--- Exercise task ---
Filter the entries, keeping every line with the word "frame".

[Entries with model source code]
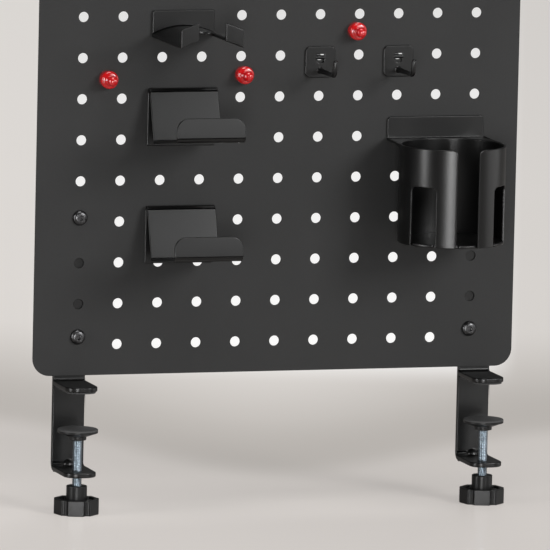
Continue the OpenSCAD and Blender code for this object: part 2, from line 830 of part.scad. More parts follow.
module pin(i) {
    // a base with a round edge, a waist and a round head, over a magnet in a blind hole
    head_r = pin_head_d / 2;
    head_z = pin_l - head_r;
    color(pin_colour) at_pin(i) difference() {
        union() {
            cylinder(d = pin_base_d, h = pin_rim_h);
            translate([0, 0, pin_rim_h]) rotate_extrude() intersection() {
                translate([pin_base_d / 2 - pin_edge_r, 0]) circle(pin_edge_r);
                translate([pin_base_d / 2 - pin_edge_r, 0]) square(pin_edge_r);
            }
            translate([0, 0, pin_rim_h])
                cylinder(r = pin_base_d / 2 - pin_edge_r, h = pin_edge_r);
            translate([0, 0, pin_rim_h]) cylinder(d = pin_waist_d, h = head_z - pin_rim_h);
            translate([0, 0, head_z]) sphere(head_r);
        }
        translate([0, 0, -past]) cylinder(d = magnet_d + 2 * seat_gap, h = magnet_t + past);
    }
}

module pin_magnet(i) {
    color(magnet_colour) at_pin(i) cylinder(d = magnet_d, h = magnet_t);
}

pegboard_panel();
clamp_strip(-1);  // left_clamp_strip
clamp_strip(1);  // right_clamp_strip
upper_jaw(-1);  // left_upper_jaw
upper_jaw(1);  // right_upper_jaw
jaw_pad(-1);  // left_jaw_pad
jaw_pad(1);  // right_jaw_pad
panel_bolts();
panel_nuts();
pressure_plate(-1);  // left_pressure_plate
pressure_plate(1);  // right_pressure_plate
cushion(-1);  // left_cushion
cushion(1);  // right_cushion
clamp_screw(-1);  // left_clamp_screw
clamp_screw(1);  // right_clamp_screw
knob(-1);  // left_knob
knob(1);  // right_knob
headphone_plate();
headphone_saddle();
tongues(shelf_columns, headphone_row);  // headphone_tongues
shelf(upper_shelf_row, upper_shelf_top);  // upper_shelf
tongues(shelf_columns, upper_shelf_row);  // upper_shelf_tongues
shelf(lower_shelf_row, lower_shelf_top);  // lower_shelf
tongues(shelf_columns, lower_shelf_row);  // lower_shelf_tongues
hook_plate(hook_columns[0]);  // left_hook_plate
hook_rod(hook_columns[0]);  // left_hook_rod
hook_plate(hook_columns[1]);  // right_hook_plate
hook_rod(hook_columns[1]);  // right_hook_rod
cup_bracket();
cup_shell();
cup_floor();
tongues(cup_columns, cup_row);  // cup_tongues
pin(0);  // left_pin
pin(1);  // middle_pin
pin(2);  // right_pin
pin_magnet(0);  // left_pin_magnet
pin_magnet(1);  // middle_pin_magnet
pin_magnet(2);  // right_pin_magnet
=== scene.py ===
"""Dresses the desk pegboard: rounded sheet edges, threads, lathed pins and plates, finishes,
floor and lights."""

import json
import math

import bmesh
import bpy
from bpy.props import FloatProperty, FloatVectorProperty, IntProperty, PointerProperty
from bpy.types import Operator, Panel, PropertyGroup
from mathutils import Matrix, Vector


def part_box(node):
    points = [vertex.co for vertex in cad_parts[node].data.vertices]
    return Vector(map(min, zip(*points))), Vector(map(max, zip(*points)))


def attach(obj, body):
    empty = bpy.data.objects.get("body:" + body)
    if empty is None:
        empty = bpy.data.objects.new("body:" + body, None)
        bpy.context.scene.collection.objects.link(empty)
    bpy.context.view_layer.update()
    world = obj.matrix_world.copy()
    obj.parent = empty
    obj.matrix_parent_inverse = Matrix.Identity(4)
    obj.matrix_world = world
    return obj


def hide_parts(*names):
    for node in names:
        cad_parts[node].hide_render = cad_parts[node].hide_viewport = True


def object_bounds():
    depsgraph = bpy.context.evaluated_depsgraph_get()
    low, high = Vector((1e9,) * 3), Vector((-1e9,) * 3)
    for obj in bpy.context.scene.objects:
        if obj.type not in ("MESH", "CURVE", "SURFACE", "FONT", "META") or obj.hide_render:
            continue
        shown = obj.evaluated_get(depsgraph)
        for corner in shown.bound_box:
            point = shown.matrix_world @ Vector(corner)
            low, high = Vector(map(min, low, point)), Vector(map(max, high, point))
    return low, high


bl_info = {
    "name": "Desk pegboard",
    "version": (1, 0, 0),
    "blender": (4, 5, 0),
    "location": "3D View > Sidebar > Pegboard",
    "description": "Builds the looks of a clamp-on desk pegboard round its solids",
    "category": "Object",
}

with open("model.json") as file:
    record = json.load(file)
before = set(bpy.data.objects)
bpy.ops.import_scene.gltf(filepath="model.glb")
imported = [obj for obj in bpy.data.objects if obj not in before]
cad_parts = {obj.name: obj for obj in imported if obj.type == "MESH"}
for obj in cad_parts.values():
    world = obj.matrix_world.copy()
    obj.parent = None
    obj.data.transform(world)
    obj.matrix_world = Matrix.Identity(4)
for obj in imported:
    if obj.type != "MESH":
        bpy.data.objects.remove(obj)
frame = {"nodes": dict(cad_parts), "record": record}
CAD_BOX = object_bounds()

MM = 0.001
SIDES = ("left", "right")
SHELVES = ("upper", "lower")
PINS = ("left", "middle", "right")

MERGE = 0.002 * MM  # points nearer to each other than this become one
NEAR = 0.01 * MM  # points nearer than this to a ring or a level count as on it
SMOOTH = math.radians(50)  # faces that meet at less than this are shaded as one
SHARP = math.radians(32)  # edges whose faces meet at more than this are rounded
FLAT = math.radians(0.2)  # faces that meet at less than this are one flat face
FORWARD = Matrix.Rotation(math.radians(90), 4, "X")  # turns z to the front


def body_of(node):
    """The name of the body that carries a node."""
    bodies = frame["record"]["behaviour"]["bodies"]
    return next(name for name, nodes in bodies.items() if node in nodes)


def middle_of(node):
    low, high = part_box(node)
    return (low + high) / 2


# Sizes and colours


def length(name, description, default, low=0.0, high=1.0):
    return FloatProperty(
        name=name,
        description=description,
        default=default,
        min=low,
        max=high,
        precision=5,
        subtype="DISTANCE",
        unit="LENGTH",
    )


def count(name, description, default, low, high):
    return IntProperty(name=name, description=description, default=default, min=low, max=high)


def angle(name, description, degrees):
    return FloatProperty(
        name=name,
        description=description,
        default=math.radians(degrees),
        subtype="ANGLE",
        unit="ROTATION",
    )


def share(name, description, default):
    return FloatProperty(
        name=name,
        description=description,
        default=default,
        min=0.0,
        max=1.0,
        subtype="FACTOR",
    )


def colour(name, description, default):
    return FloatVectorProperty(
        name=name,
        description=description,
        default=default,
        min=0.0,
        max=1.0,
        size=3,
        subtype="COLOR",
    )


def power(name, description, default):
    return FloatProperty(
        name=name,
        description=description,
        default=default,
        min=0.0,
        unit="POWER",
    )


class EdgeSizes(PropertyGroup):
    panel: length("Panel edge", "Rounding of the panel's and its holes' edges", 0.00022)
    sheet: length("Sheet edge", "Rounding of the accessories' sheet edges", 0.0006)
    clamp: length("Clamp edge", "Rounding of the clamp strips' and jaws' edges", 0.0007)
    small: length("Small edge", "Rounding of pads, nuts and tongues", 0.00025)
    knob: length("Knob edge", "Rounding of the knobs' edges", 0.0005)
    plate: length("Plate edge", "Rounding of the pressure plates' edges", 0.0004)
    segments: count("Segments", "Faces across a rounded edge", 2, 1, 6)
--
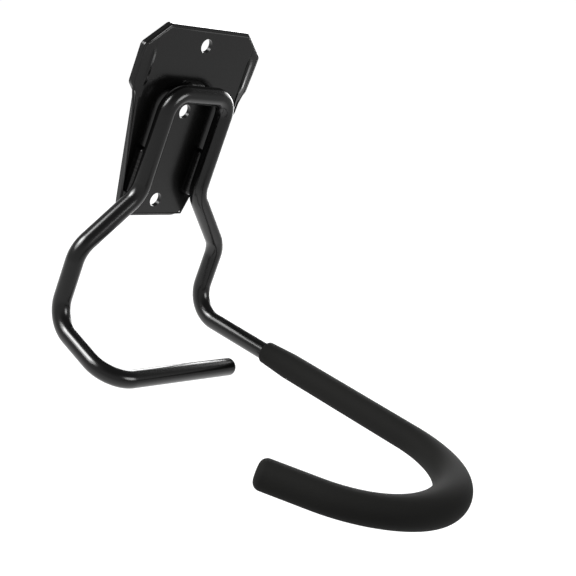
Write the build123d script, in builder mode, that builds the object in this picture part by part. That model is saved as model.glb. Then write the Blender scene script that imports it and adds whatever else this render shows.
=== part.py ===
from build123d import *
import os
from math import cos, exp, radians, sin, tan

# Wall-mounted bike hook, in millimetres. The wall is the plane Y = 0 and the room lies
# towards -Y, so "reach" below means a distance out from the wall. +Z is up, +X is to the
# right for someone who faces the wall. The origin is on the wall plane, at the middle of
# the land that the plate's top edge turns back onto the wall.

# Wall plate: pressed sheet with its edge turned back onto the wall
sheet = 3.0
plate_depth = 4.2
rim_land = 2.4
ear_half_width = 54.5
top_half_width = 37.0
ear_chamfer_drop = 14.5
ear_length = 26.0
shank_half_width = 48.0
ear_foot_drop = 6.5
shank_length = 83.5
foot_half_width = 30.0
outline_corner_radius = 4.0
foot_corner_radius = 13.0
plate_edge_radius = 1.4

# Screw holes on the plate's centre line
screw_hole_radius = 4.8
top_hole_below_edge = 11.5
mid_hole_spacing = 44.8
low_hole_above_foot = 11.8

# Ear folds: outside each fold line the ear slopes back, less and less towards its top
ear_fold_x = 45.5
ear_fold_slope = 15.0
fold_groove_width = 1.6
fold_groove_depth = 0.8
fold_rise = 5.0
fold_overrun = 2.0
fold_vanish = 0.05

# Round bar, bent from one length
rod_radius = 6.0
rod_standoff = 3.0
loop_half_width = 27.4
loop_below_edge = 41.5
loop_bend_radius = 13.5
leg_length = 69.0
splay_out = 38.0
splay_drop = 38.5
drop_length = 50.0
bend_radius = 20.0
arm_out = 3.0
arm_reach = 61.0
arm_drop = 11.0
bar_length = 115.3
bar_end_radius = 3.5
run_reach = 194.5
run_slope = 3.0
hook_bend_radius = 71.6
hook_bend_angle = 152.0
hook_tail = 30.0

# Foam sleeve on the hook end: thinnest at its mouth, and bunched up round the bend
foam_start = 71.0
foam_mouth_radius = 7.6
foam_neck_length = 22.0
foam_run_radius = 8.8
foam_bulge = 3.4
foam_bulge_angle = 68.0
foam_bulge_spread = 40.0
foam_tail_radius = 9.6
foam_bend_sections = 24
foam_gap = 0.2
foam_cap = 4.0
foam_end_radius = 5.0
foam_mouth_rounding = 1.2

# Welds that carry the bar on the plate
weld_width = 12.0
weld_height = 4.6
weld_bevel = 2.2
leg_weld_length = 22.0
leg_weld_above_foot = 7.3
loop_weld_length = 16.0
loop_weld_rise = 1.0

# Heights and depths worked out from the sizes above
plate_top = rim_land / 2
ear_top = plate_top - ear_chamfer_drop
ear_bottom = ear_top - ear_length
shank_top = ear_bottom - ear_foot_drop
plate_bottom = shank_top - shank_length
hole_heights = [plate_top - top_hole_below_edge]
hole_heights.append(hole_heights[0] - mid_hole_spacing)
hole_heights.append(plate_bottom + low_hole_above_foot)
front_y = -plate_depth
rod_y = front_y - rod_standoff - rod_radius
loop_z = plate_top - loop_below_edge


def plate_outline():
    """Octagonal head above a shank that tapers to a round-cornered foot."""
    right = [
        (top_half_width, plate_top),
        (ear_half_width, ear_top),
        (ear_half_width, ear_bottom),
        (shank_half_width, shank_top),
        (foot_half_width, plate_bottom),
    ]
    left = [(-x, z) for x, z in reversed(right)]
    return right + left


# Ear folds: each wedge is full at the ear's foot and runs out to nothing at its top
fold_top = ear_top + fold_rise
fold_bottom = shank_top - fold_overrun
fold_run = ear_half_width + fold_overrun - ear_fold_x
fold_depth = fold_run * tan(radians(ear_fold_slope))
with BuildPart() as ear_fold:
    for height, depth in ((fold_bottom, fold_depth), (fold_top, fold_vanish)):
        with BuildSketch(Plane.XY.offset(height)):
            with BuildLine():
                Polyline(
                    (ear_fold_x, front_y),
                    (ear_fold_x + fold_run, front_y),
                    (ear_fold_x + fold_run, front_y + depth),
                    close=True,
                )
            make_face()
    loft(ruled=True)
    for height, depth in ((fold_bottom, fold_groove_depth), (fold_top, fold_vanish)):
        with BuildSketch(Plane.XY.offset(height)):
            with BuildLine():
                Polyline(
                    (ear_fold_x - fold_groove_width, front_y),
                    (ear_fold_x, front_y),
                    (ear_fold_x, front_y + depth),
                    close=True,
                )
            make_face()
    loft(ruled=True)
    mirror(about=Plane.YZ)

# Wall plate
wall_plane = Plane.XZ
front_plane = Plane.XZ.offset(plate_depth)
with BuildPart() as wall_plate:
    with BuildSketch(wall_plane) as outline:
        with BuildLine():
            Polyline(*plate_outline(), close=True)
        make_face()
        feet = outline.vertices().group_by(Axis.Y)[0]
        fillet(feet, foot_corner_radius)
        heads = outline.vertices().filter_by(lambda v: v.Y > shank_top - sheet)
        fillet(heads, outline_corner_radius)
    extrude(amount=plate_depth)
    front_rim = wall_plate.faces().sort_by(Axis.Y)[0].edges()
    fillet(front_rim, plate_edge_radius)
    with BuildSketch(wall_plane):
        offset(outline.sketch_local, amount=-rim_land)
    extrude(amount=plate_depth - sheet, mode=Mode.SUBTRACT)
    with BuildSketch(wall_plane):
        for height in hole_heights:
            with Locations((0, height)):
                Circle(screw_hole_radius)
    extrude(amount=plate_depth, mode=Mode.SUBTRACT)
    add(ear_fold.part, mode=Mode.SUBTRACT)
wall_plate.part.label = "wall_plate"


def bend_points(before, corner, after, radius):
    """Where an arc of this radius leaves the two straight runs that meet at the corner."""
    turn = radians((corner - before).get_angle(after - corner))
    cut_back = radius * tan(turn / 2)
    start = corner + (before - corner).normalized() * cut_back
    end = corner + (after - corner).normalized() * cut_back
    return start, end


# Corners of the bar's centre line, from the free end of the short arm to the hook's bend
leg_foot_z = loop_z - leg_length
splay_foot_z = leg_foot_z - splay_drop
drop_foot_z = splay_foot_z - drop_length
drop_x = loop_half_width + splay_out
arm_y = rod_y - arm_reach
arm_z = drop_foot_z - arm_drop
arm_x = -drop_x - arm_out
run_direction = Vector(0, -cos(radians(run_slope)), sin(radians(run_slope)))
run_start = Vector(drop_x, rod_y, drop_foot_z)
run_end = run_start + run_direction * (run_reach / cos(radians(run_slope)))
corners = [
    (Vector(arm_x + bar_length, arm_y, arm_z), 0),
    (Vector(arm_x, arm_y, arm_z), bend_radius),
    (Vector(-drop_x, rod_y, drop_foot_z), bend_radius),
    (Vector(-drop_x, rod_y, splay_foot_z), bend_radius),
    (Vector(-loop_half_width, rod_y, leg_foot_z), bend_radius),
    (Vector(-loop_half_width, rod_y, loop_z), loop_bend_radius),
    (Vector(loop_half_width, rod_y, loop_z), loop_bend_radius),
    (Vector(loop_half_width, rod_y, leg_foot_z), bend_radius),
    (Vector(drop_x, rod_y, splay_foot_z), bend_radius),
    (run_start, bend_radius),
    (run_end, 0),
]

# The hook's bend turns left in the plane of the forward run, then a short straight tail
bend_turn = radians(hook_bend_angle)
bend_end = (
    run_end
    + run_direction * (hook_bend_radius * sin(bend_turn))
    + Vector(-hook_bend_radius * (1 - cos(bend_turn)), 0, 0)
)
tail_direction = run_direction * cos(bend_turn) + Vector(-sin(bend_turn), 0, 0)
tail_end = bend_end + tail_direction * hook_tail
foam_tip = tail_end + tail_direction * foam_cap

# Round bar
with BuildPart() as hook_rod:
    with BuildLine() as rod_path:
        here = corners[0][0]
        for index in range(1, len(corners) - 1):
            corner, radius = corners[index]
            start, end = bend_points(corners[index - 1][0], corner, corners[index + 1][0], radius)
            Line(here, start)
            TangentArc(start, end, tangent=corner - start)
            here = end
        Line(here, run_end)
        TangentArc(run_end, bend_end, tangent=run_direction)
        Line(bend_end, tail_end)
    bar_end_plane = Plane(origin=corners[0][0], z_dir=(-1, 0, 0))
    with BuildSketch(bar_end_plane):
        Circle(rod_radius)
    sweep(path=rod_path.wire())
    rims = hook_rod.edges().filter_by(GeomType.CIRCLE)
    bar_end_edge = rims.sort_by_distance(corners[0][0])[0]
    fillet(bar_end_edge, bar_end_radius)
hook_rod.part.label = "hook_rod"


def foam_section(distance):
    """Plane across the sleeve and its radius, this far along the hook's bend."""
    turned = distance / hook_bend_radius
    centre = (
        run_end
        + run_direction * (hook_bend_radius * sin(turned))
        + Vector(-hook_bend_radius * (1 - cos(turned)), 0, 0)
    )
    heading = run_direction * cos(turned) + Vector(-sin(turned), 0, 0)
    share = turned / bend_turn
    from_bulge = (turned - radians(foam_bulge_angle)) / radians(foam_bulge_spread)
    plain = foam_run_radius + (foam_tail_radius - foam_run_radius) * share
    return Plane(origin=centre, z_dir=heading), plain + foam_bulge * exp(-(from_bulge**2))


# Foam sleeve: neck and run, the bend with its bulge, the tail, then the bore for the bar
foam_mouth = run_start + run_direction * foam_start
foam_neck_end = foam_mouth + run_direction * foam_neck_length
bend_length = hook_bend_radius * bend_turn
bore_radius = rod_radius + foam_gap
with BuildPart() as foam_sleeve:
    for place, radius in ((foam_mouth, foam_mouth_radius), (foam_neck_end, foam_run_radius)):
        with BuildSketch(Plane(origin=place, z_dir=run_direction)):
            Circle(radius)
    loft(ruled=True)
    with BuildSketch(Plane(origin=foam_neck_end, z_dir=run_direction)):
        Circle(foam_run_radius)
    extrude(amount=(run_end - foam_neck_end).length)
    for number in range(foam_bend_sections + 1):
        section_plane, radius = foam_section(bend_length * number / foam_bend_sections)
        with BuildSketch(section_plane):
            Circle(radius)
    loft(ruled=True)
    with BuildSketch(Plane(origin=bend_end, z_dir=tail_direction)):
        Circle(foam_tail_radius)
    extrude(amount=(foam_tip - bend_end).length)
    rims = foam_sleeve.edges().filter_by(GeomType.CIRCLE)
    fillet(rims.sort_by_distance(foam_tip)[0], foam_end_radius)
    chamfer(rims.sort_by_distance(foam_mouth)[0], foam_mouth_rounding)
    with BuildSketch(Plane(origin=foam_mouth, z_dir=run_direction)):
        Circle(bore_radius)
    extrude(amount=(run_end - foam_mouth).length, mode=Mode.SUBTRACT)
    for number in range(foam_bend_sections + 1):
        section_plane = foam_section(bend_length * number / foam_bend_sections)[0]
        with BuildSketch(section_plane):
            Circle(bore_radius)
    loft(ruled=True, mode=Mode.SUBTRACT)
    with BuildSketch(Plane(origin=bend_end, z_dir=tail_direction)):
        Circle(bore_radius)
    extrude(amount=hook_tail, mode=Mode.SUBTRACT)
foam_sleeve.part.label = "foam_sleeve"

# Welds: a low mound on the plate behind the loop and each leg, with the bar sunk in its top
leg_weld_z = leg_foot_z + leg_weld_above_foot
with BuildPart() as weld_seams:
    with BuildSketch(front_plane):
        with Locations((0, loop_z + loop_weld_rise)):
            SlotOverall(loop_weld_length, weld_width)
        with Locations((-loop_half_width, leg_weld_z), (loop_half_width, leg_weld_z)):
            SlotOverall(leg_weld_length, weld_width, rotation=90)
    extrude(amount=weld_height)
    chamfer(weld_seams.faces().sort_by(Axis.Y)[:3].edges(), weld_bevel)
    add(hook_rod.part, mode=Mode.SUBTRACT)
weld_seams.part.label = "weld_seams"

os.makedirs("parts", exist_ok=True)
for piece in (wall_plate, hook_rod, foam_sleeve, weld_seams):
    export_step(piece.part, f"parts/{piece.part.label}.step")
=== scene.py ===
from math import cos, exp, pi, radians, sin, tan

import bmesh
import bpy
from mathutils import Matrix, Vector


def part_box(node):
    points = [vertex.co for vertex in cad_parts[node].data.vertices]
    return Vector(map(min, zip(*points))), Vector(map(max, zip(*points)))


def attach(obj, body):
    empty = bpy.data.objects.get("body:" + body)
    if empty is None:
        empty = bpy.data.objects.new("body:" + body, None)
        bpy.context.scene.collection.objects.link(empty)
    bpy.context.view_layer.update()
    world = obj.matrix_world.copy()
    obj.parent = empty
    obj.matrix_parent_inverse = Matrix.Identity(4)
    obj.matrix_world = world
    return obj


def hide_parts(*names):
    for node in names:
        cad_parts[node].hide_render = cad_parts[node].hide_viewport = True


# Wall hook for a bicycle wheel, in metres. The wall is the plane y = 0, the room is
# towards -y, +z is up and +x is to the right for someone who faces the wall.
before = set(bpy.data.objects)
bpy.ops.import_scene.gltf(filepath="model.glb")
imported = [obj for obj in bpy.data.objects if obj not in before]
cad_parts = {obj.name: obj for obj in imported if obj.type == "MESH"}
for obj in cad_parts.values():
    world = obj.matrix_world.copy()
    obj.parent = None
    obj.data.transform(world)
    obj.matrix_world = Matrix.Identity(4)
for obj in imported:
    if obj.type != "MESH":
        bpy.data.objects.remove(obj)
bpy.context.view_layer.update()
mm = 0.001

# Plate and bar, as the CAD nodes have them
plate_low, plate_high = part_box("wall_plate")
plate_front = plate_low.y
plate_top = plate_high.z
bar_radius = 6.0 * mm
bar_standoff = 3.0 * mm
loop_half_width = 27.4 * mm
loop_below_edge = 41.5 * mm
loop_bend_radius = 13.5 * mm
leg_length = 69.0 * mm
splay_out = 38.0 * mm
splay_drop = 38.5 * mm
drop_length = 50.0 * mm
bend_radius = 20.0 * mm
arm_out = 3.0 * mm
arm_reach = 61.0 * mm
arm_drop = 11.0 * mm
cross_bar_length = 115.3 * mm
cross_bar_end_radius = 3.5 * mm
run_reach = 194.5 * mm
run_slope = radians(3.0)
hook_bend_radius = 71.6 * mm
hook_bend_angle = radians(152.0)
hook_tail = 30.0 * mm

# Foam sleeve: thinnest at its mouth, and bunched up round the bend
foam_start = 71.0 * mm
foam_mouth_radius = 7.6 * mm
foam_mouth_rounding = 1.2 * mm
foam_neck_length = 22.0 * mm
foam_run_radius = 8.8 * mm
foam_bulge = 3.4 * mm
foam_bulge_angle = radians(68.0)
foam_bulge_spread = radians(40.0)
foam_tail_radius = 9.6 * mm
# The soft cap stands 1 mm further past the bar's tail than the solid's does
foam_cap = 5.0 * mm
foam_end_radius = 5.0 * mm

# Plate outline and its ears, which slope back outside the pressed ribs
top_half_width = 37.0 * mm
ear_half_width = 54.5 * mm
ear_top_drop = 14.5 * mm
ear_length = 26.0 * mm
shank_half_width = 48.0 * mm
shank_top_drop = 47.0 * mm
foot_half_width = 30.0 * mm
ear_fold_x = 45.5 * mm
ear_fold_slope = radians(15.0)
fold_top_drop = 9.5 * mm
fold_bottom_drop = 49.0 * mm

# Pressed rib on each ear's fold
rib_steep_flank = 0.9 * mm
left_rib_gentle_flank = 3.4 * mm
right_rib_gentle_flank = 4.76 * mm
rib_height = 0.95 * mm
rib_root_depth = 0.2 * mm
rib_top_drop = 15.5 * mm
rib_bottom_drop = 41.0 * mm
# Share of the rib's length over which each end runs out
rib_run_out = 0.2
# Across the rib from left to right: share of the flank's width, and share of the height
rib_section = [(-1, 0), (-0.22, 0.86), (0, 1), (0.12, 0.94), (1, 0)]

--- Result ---
frame = {"nodes": dict(cad_parts), "record": record}
    bodies = frame["record"]["behaviour"]["bodies"]